● What is required:
Scan the data for "before" and copy the lines it appears in.

● Given material:
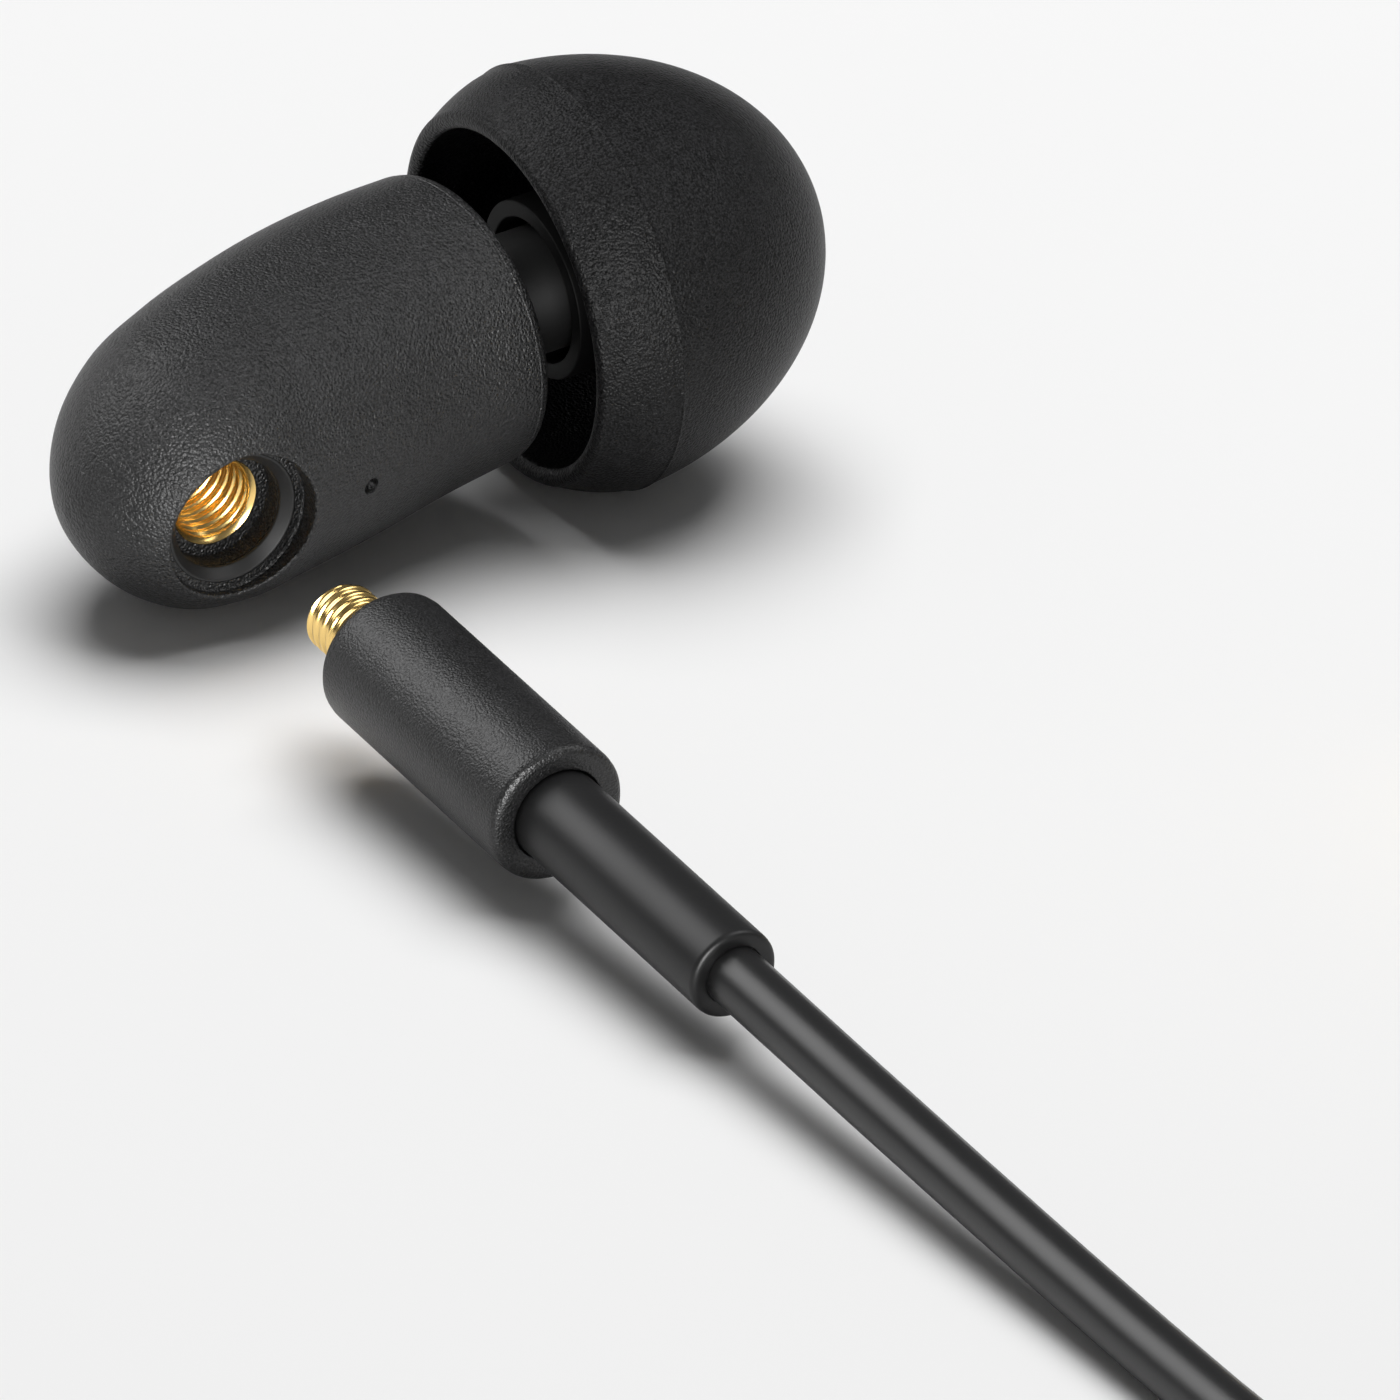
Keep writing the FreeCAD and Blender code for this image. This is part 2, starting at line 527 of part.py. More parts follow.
def coil_tie():
    """Flat strap round the coil's section, on the side away from the earpiece."""
    low, high = COIL_INNER + TIE_SLACK, COIL_OUTER - TIE_SLACK
    top = COIL_HEIGHT + TIE_SLACK
    outer = Part.makeBox(TIE_WIDTH, high - low + 2 * TIE_THICK, top,
                         V(-TIE_WIDTH / 2, -high - TIE_THICK, 0))
    inner = Part.makeBox(TIE_WIDTH, high - low, top - 2 * TIE_THICK,
                         V(-TIE_WIDTH / 2, -high, TIE_THICK))
    lengthwise = [e for e in outer.Edges if e.BoundBox.XLength > TIE_WIDTH - 1]
    strap = outer.makeFillet(TIE_ROUND, lengthwise).cut(inner)
    strap.translate(COIL_CENTRE)
    return strap


def jack_parts():
    """Stereo 3.5 mm jack plug on its side: relief, barrel and four-piece contact."""
    shapes = {
        "jack_strain_relief": turned([
            (0, 0), (JACK_RELIEF_SMALL, 0), (JACK_RELIEF_LARGE, JACK_RELIEF_END),
            (0, JACK_RELIEF_END)]),
        "jack_barrel": turned([
            (0, JACK_RELIEF_END), (JACK_BACK, JACK_RELIEF_END),
            (JACK_RADIUS, JACK_RELIEF_END + JACK_EDGE),
            (JACK_RADIUS, JACK_BARREL_END - JACK_EDGE), (JACK_NOSE, JACK_BARREL_END),
            (0, JACK_BARREL_END)]),
        "jack_sleeve": tube(CONTACT, 0, JACK_BARREL_END, SLEEVE_FRONT),
        "jack_insulator_rear": tube(CONTACT, 0, SLEEVE_FRONT, RING_START),
        "jack_ring": tube(CONTACT, 0, RING_START, RING_END),
        "jack_insulator_front": tube(CONTACT, 0, RING_END, TIP_START),
        "jack_tip": turned([(0, TIP_START), (CONTACT, TIP_START)] + JACK_POINT),
    }
    return {name: on_axis(shape, JACK_AXIS, TAIL_ROUTE[-1]) for name, shape in shapes.items()}


def lead_parts():
    tie, ring, jack = coil_tie(), coil_solid(), jack_parts()
    route = [lead_point(RELIEF_END)] + LEAD_ROUTE
    tail = route_tube("jack_cable", TAIL_ROUTE, CABLE_RADIUS)
    parts = {
        "lead_cable": route_tube("lead_cable", route, CABLE_RADIUS).cut(ring),
        "lead_coil": ring.cut(tie),
        "coil_tie": tie,
        "jack_cable": tail.cut([ring, jack["jack_strain_relief"]]),
    }
    parts.update(jack)
    return parts


def main():
    os.makedirs("parts", exist_ok=True)
    shell = body_shell()
    earpiece = {"body_shell": shell, "signal_wires": signal_wires()}
    for group in (nozzle_parts(), driver_parts(), socket_parts(shell), tip_parts(),
                  plug_parts()):
        earpiece.update(group)
    parts = laid_down(earpiece)
    parts.update(lead_parts())
    for name, shape in parts.items():
        if not shape.isValid() or shape.Volume <= 0:
            raise ValueError(f"{name} is not a sound solid")
        shape.exportStep(f"parts/{name}.step")
    print(len(parts), "nodes")


main()
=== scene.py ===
"""Looks of an in ear monitor: one earpiece with its ear tip and its detachable lead.

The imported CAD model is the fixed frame. Sizes of the object are in millimetres in this file
and become metres where a mesh is made. The nozzle axis runs out through the ear tip and the
socket axis runs out along the lead's plug, and both start at the earpiece's elbow.
"""

import json
import math

import bmesh
import bpy
import numpy as np
from mathutils import Matrix, Vector
from mathutils.bvhtree import BVHTree


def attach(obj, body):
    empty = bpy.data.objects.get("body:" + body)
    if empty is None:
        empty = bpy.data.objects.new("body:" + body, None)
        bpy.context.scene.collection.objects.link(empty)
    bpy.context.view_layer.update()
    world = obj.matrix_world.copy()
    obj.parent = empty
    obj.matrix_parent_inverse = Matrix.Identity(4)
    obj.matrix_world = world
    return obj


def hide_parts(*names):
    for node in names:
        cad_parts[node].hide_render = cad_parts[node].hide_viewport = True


bl_info = {
    "name": "In Ear Monitor",
    "version": (1, 0, 0),
    "blender": (4, 5, 0),
    "location": "3D View > Sidebar > In Ear Monitor",
    "description": "Builds the looks of an in ear monitor and its lead on its CAD frame",
    "category": "Object",
}

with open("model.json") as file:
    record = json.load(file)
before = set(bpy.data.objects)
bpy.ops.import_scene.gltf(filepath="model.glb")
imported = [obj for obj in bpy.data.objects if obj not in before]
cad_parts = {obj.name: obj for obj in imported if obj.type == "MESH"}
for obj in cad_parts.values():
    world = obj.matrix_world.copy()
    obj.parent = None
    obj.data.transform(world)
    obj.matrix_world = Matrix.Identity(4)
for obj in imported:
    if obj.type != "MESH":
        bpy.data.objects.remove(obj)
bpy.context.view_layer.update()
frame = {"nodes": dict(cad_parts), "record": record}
MM = 0.001

# ---- how the earpiece lies, and its two axes --------------------------------------------
ELBOW = Vector((-8.91, 0.15, 4.42))
NOSE_UP, LEAD_DOWN = math.radians(7.6), math.radians(3.75)
LAID = (Matrix.Translation(ELBOW) @ Matrix.Rotation(LEAD_DOWN, 4, "X")
        @ Matrix.Rotation(-NOSE_UP, 4, "Y"))
# each axis turns +Z onto the way that distances along it are measured
NOZZLE = LAID @ Matrix.Rotation(math.pi / 2, 4, "Y")
SOCKET = LAID @ Matrix.Rotation(math.pi / 2, 4, "X")
TAIL_ROUTE = [(19.7, -70.7, 5.3), (20.8, -66.2, 3.8), (21.2, -62.2, 3.0)]
JACK = Matrix.Translation(Vector(TAIL_ROUTE[-1])) @ Matrix.Rotation(-math.pi / 2, 4, "X")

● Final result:
before = set(bpy.data.objects)
imported = [obj for obj in bpy.data.objects if obj not in before]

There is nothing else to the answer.